There’s never been a moment in my life where Sleater-Kinney hasn’t had music out–their first album was released the year I was born. And, while I listened to my fair share of All Time Low, I remember listening to Sleater-Kinney’s “Dig Me Out” on my iPod classic, while thinking about the angst of being a 15-year-old in the midst of an Upstate New York winter. Despite a 20-year age gap–a hiatus that at the time seemed unending, and my own lack of musical knowledge–Sleater-Kinney was undeniably engaging.

Despite the roots of the band being in the ’90s insular riot grrrl scene, Sleater-Kinney managed to transcend the label, while also refusing to let go of it. They brought the anger and self-reflection of feminism to the mainstream with only two guitars and a drum set. Why? Because through every re-imagining of the band, they’ve been balanced accessibility with vulnerability, politics, and personal.

If you listen to songs like “Jumpers” or “Sympathy” you can see why Sleater-Kinney is so powerful: The tuned down guitars, the back and forth between Tucker’s powerful voice and Brownstein’s near growl, Weiss holding the songs together with a driving beat, the minimalist arrangement, but above everything the sense that pain can be turned into something beautiful. In the same breath, Sleater-Kinney made intensely political music. In 2004, the band contributed “Off With Your Head” for the second Rock Against Bush compilation. They sang about hating consumerism, breaking out of traditional gender roles, and how boring it was to idolize male rock stars.

Sleater-Kinney has continued evolve as the music scene–and pop culture itself–is constantly, progressively changing. Call The Doctor is frenetic and aggressive, where The Woods is conceptual and self-reflective. No Cities To Love is indisputably pop, where Dig Me Out is more punk. As the music scene changes, Sleater-Kinney does too. And they aren’t afraid to. Where many bands hang onto recreating their first album over and over again, the trio has never been afraid to explore new arenas and sounds. Recently, they’ve even delved into pop culture outside of the music realm, doing collaborations with Broad City and Bob’s Burgers.

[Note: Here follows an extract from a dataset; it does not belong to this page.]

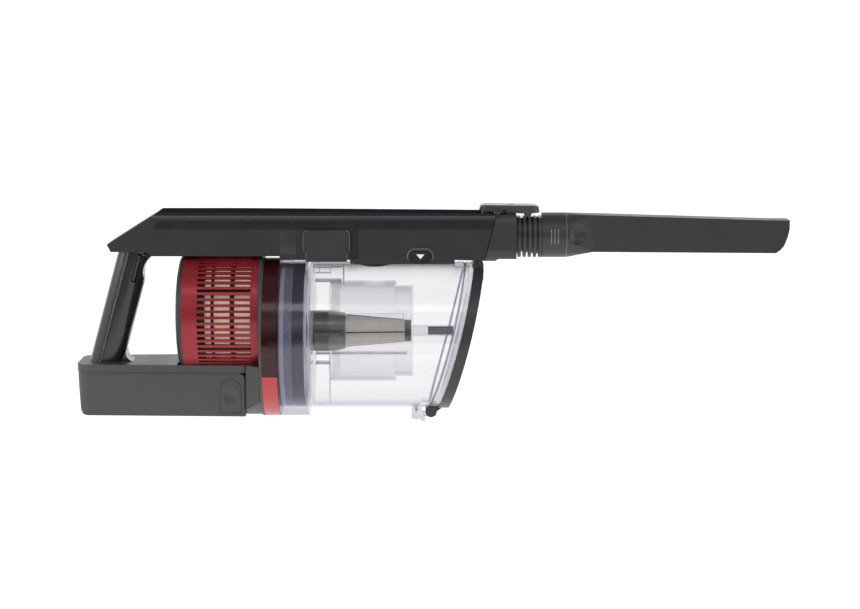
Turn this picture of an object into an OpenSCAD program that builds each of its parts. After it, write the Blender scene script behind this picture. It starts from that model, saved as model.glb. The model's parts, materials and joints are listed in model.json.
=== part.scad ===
// Cordless handheld vacuum: motor unit with grip, clear dust cup with a drop door,
// slide-on battery pack and crevice tool.
// X runs along the cup axis towards the nozzle, Y across, Z up. The lowest point, the toe of
// the cup latch, is at Z = 0, and X = 0 is half way between the battery and the tool's tip.

/* [Dust cup] */
// Outer radius of the clear cup
cup_r = 69.2; // [62:0.1:84]
// Wall of the clear cup
cup_wall = 2; // [1.6:0.1:2.6]
// Length of the cup from its collar to the door hinge
cup_len = 159.2; // [150:0.1:192]
// How far the collar stands outside the cup
collar_step = 6; // [5:0.1:8]
// Length of the collar
collar_len = 26.8; // [22.3:0.1:33]
// How far the collar's axis lies below the cup's axis
collar_drop = 2; // [1.5:0.1:2.4]
// Drop from the underside of the cup to the toe of its latch
latch_drop = 12.8; // [12:0.1:15]
// Lean of the door from upright, in degrees
door_tilt = 13.7; // [10:0.1:16]
// Radius of the door's gentle bulge
door_bulge_r = 894; // [750:1:1080]
// Thickness of the dark door frame
door_frame_t = 9.6; // [8:0.1:11]
// Depth of the clear door pane's skirt
door_skirt = 9; // [7.5:0.1:10.8]
// Radius of the catch knobs at the foot of the door
knob_r = 5.4; // [4.6:0.1:6]

/* [Cyclone] */
// Outer radius of the cyclone tube
cyclone_r = 47.6; // [40:0.1:52]
// Height of the cyclone's axis above the cup's axis
cyclone_rise = 3.5; // [2:0.1:5]
// Large radius of the hub
hub_r = 19.6; // [17:0.1:23]
// Length of the hub
hub_len = 30.5; // [26:0.1:36]
// Large radius of the mesh cone
cone_r = 15.2; // [13:0.1:16.8]
// Small radius of the mesh cone
cone_tip_r = 10.5; // [9:0.1:12]
// Length of the mesh cone
cone_len = 56; // [47:0.1:62]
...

From the beginning, Sleater-Kinney songs were always about what it’s like to be Sleater-Kinney. From Tucker and Brownstein’s break-up being tackled on “One More Hour” to trying to figure out how to revive a band on “Bury Our Friends,” the music has always been about exploration. Perhaps “authenticity” is an outdated concept, but Sleater-Kinney embodies the idea that being famous doesn’t mean giving up your personhood. There’s no persona, no character–there’s just three people making music about what it’s like to be them.

And for many, Sleater-Kinney was the first, even somewhat, mainstream band that tackled what it’s like to be a girl that’s in love with another girl. Sure, within the riot grrrl scene many bands ended up within the “queercore” label, but few talked about the realities of being alive and not straight. In the late 1990s and early 2000s, a band as big as Sleater-Kinney–a band that Greil Marcus called the best band in America in 2001–talking about being queer, feels revolutionary. 

In essence, Sleater-Kinney is who everyone wants to grow up to; they’re the success story. Who doesn’t want to end up being paid to do what you love with your best friends? They’re the cool older sisters you’ve always wanted, and that’s why they’re impossible to ignore.